- GIVEN PROBLEM -
Could you print every line from the first one of the records below through the line containing "the front right.", with both included and nothing else?
======== DATA PROVIDED
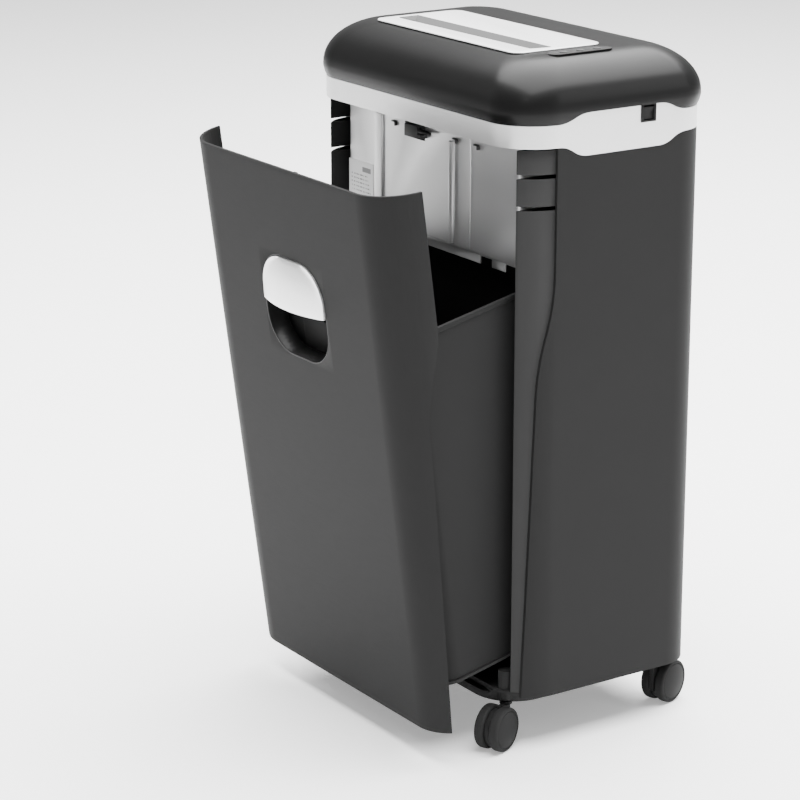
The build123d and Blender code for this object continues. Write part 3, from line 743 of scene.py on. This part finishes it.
@dataclass
class Cabinet:
    """Sizes of the cabinet's outline, and the covers that follow it."""

    front_corner: float = 49 * MM
    rear_corner: float = 40 * MM
    wall: float = 3 * MM
    trim_wall: float = 2.5 * MM
    seam: float = 0.4 * MM
    edge_top_y: float = -72 * MM
    edge_bend_z: float = 470 * MM
    edge_knee_y: float = -89 * MM
    edge_knee_z: float = 400 * MM
    edge_foot_y: float = -100 * MM
    badge_front: float = -45 * MM
    badge_rear: float = 59 * MM
    badge_slope: float = 17 * MM
    badge_step: float = 10 * MM
    flange_wide: float = 17 * MM
    flange_thick: float = 3 * MM
    panel_flat_front: float = -67 * MM
    panel_flat_top: float = 595 * MM
    bulge: float = 2.6 * MM
    roll_across: float = 52 * MM
    roll_down: float = 46 * MM
    feed_step: float = 4.7 * MM
    rear_columns: Sequence[float] = (88 * MM, 130 * MM, 145 * MM)
    rear_rows: Sequence[float] = (110 * MM, 505 * MM, 608 * MM)
    steps: int = 20
    half: float = field(init=False)
    front: float = field(init=False)
    rear: float = field(init=False)
    bottom: float = field(init=False)
    panel_top: float = field(init=False)
    band_top: float = field(init=False)
    top: float = field(init=False)

    def __post_init__(self) -> None:
        """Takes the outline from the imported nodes."""
        low, high = span("trim_band")
        self.half, self.front, self.rear = high.x, low.y, high.y
        panel_low, panel_high = span("side_panel_right")
        self.bottom = panel_low.z
        self.panel_top = panel_high.z + self.seam
        self.band_top = self.panel_top + 22 * MM
        self.top = span("top_cover")[1].z

    def outline(self, inset: float) -> list:
        """Plan of the cabinet, counter-clockwise from the front right.

        Args:
            inset: how far in from the outer face.
        Returns:
            Its points.
        """
        fr = max(self.front_corner - inset, 0.001)
        rr = max(self.rear_corner - inset, 0.001)
        x, y0, y1 = self.half - inset, self.front + inset, self.rear - inset
        n = self.steps
        return (corner_arc((x - fr, y0 + fr), fr, -90, 0, n) + corner_arc((x - rr, y1 - rr), rr, 0, 90, n)
                + corner_arc((-x + rr, y1 - rr), rr, 90, 180, n)
                + corner_arc((-x + fr, y0 + fr), fr, 180, 270, n))

    def ring(self, outer: float, inner: float, low: float, high: float) -> bmesh.types.BMesh:
        """Upright wall that follows the cabinet's plan.

        Args:
            outer: inset of its outer face.
            inner: inset of its inner face.
            low: its lower end.
            high: its upper end.
        Returns:
            A closed solid.
        """
        core = extruded(self.outline(inner), "z", low - 0.01, high + 0.01)
        return carve(extruded(self.outline(outer), "z", low, high), (Cut.OFF, core))

    def badge(self, grow: float) -> list:
        """Side view of the band with its six-sided field.

        Args:
            grow: margin added above and below.
        Returns:
            Its points.
        """
        low, high = self.panel_top - grow, self.band_top + grow
        step, slope = self.badge_step, self.badge_slope
        a, b = self.badge_front, self.badge_rear
        lower = [(a - slope, low), (a, low - step - MM), (b, low - step - MM), (b + slope, low)]
        upper = [(b + slope, high), (b, high + step - MM), (a, high + step - MM), (a - slope, high)]
        near, far = self.front - 0.01, self.rear + 0.01
        return ([(near, low)] + self.eased(lower, 9 * MM) + [(far, low), (far, high)]
                + self.eased(upper, 9 * MM) + [(near, high)])

    def eased(self, corners: Loop, reach: float) -> list:
        """Rounds the corners and ends of an open chain with short curves.

        Args:
            corners: the chain.
            reach: how far from a corner its curve starts.
        Returns:
            The rounded chain.
        """
        points = []
        chain = [Vector(c) for c in corners]
        before = chain[0] + Vector((-1 if chain[1].x > chain[0].x else 1, 0)) * 0.02
        after = chain[-1] + Vector((1 if chain[-1].x > chain[-2].x else -1, 0)) * 0.02
        padded = [before] + chain + [after]
        for last, here, then in zip(padded, padded[1:], padded[2:]):
            a = here + (last - here).normalized() * reach
            b = here + (then - here).normalized() * reach
            for i in range(6):
                t = i / 5
                spot = a * (1 - t) ** 2 + here * 2 * t * (1 - t) + b * t ** 2
                points.append((spot.x, spot.y))
        return points

    def edge(self, shift: float, high: float) -> list:
        """Front edge of the side panel in the side view, from the top down.

        Args:
            shift: how far forward it moves.
            high: height of its top end.
        Returns:
            Its points.
        """
        knots = [Vector((self.edge_top_y - shift, high)), Vector((self.edge_top_y - shift, self.edge_bend_z)),
                 Vector((self.edge_knee_y - shift, self.edge_knee_z)),
                 Vector((self.edge_foot_y - shift, self.bottom - 0.02))]
        points = [tuple(knots[0])]
        for last, here, then, reach in zip(knots, knots[1:], knots[2:], (0.028, 0.030)):
            a = here + (last - here).normalized() * reach
            b = here + (then - here).normalized() * reach
            for i in range(9):
                t = i / 8
                points.append(tuple(a * (1 - t) ** 2 + here * 2 * t * (1 - t) + b * t ** 2))
        return points + [tuple(knots[3])]

    def build(self) -> None:
        """Makes the covers."""
        self.side_panels()
        self.band()
        self.cover()
        self.pillars()
        columns = [((side * x, 0, 0), (1, 0, 0)) for side in (-1, 1) for x in self.rear_columns]
        rows = [((0, 0, z), (0, 0, 1)) for z in (self.bottom + 4 * MM, *self.rear_rows)]
        softened("rear_panel", "cabinet", Finish.CHARCOAL, 0.0006, 2, columns + rows)
        softened("base_tray", "cabinet", Finish.BASE, 0.0006)

    def side_panels(self) -> None:
        """The two side panels with their rear flanges."""
        for name, side in (("side_panel_right", 1), ("side_panel_left", -1)):
            shell = self.ring(0, self.wall, self.bottom, self.panel_top)
            view = self.edge(0, 0.7) + [(self.rear + 0.01, self.bottom - 0.02), (self.rear + 0.01, 0.7)]
            low, high = sorted((0.0, side * (self.half + 0.01)))
            flat = self.half - self.rear_corner
            strip = block((-flat, self.rear - self.wall - MM, 0), (flat, self.rear + MM, 1))
            shell = carve(shell, (Cut.KEEP, extruded(view, "x", low, high)),
                          (Cut.OFF, extruded(self.badge(self.seam), "x", -0.3, 0.3)), (Cut.OFF, strip))
            inner = sorted((side * (flat - self.flange_wide), side * (flat + 1 * MM)))
            flange = block((inner[0], self.rear - self.wall - self.flange_thick, self.bottom),
                           (inner[1], self.rear - self.wall, self.panel_top - self.seam))
            rear_flat = self.rear - self.rear_corner - 1.5 * MM
            planes = [((0, y, 0), (0, 1, 0)) for y in (self.panel_flat_front, rear_flat)]
            planes += [((0, 0, z), (0, 0, 1)) for z in (self.bottom + 4 * MM, self.panel_flat_top)]
            shell = scored(shell, planes)
            make_piece(name + "_shell", joined(shell, flange), "cabinet", Finish.CHARCOAL, [name], 0.0007, 3)

    def band(self) -> None:
        """The silver band."""
        shell = self.ring(0, self.trim_wall, self.panel_top - 0.02, self.band_top + 0.02)
        shell = carve(shell, (Cut.KEEP, extruded(self.badge(0), "x", -0.3, 0.3)),
                      (Cut.OFF, self.rocker_cut()))
        make_piece("trim_band_shell", shell, "cabinet", Finish.SILVER, ["trim_band"], 0.0006, 3)

    def rocker_cut(self) -> bmesh.types.BMesh:
        """Block that clears the rocker's frame.

        Returns:
            A closed solid.
        """
        low, high = span("rocker_frame")
        grow = Vector((0.004, 0, 0))
        return block(low + Vector((0, MM, MM)), high - Vector((0, MM, MM)) + grow)

    def cover(self) -> None:
        """The soft-edged top cover."""
        outer = self.soft_cap(0, self.top, self.roll_across, self.roll_down)
        inner = self.soft_cap(self.wall, self.top - self.wall, self.roll_across - self.wall,
                              self.roll_down - self.wall)
        feed_low, feed_high = span("feed_plate")
        step = self.feed_step
        mouth = block((feed_low.x + step, feed_low.y + step, self.top - 0.03),
                      (feed_high.x - step, feed_high.y - step, self.top + 0.01))
        key_low, key_high = span("control_bezel")
        strip = block((key_low.x + 2 * MM, key_low.y + 4 * MM, self.top - 0.03),
                      (key_high.x - 2 * MM, key_high.y - 4 * MM, self.top + 0.01))
        shell = carve(outer, (Cut.OFF, inner), (Cut.OFF, extruded(self.badge(self.seam), "x", -0.3, 0.3)),
                      (Cut.OFF, mouth), (Cut.OFF, strip), (Cut.OFF, self.rocker_cut()))
        make_piece("top_cover_shell", shell, "cabinet", Finish.GLOSS, ["top_cover"], 0.0006, 2, 40)

    def soft_cap(self, inset: float, top: float, across: float, down: float) -> bmesh.types.BMesh:
        """Closed cap whose top edge rolls over in an ellipse.

        Args:
            inset: how far inside the cabinet's plan it lies.
            top: height of its top.
            across: the roll's reach in the plan.
            down: the roll's reach down the side.
        Returns:
            A closed solid.
        """
        low = self.band_top + self.seam
        base_ring = [Vector(p) for p in self.outline(inset)]
        bm = bmesh.new()
        face = bm.faces.new([bm.verts.new((p.x, p.y, low - inset * 4)) for p in base_ring])
        rolls = [(0.0, low), (-1.5 * MM, low + 4 * MM), (-self.bulge, low + 10 * MM),
                 (-self.bulge, top - down)]
        turns = 16
        for i in range(1, turns + 1):
            a = pi / 2 * i / turns
            rolls.append((across * (1 - cos(a)) - self.bulge, top - down + down * sin(a)))
        middle = Vector((0, (self.front + self.rear) / 2))
        half = Vector((self.half - inset, (self.rear - self.front) / 2 - inset))
        for reach, height in rolls:
            grown = bmesh.ops.extrude_discrete_faces(bm, faces=[face])["faces"]
            face = grown[0]
            ring = [loop.vert for loop in face.loops]
            for vert in ring:
                vert.co.z = height
            self.shrink(ring, middle, half, reach)
        bmesh.ops.recalc_face_normals(bm, faces=bm.faces)
        return bm

    def shrink(self, ring: Sequence[bmesh.types.BMVert], middle: Vector, half: Vector, reach: float) -> None:
        """Moves a ring of vertices in so that its box is smaller by reach on each side.

        Args:
            ring: the vertices.
            middle: centre of the plan.
            half: half sizes of the plan before the move.
            reach: how far in, or out where it is negative.
        """
        width = max(v.co.x for v in ring)
        depth = max(v.co.y for v in ring) - middle.y
        for vert in ring:
            vert.co.x *= (half.x - reach) / width
            vert.co.y = middle.y + (vert.co.y - middle.y) * (half.y - reach) / depth

    def pillars(self) -> None:
        """The two dark pillars behind the door's wrap."""
        for side in ("right", "left"):
            softened("front_pillar_" + side, "cabinet", Finish.PILLAR, 0.0006)


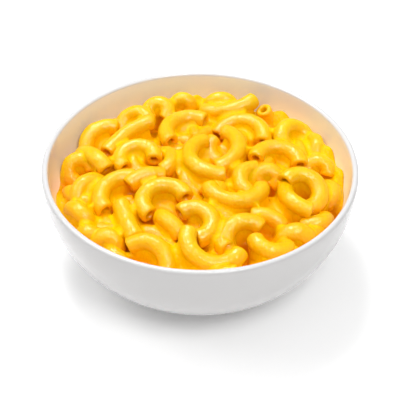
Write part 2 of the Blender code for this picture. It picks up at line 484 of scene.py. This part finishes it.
================
- TASK OUTPUT -
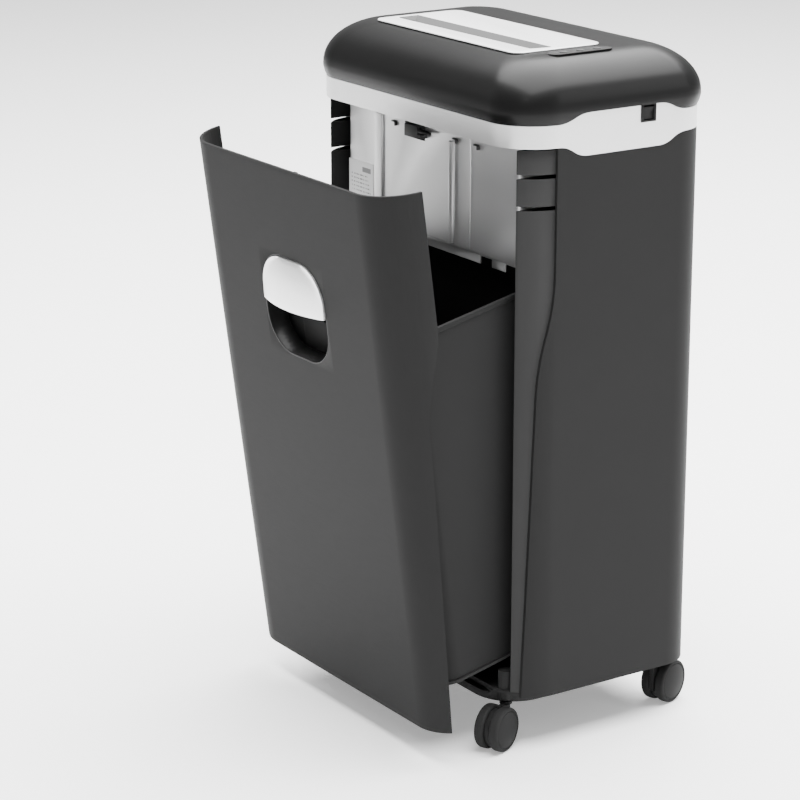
The build123d and Blender code for this object continues. Write part 3, from line 743 of scene.py on. This part finishes it.
@dataclass
class Cabinet:
    """Sizes of the cabinet's outline, and the covers that follow it."""

    front_corner: float = 49 * MM
    rear_corner: float = 40 * MM
    wall: float = 3 * MM
    trim_wall: float = 2.5 * MM
    seam: float = 0.4 * MM
    edge_top_y: float = -72 * MM
    edge_bend_z: float = 470 * MM
    edge_knee_y: float = -89 * MM
    edge_knee_z: float = 400 * MM
    edge_foot_y: float = -100 * MM
    badge_front: float = -45 * MM
    badge_rear: float = 59 * MM
    badge_slope: float = 17 * MM
    badge_step: float = 10 * MM
    flange_wide: float = 17 * MM
    flange_thick: float = 3 * MM
    panel_flat_front: float = -67 * MM
    panel_flat_top: float = 595 * MM
    bulge: float = 2.6 * MM
    roll_across: float = 52 * MM
    roll_down: float = 46 * MM
    feed_step: float = 4.7 * MM
    rear_columns: Sequence[float] = (88 * MM, 130 * MM, 145 * MM)
    rear_rows: Sequence[float] = (110 * MM, 505 * MM, 608 * MM)
    steps: int = 20
    half: float = field(init=False)
    front: float = field(init=False)
    rear: float = field(init=False)
    bottom: float = field(init=False)
    panel_top: float = field(init=False)
    band_top: float = field(init=False)
    top: float = field(init=False)

    def __post_init__(self) -> None:
        """Takes the outline from the imported nodes."""
        low, high = span("trim_band")
        self.half, self.front, self.rear = high.x, low.y, high.y
        panel_low, panel_high = span("side_panel_right")
        self.bottom = panel_low.z
        self.panel_top = panel_high.z + self.seam
        self.band_top = self.panel_top + 22 * MM
        self.top = span("top_cover")[1].z

    def outline(self, inset: float) -> list:
        """Plan of the cabinet, counter-clockwise from the front right.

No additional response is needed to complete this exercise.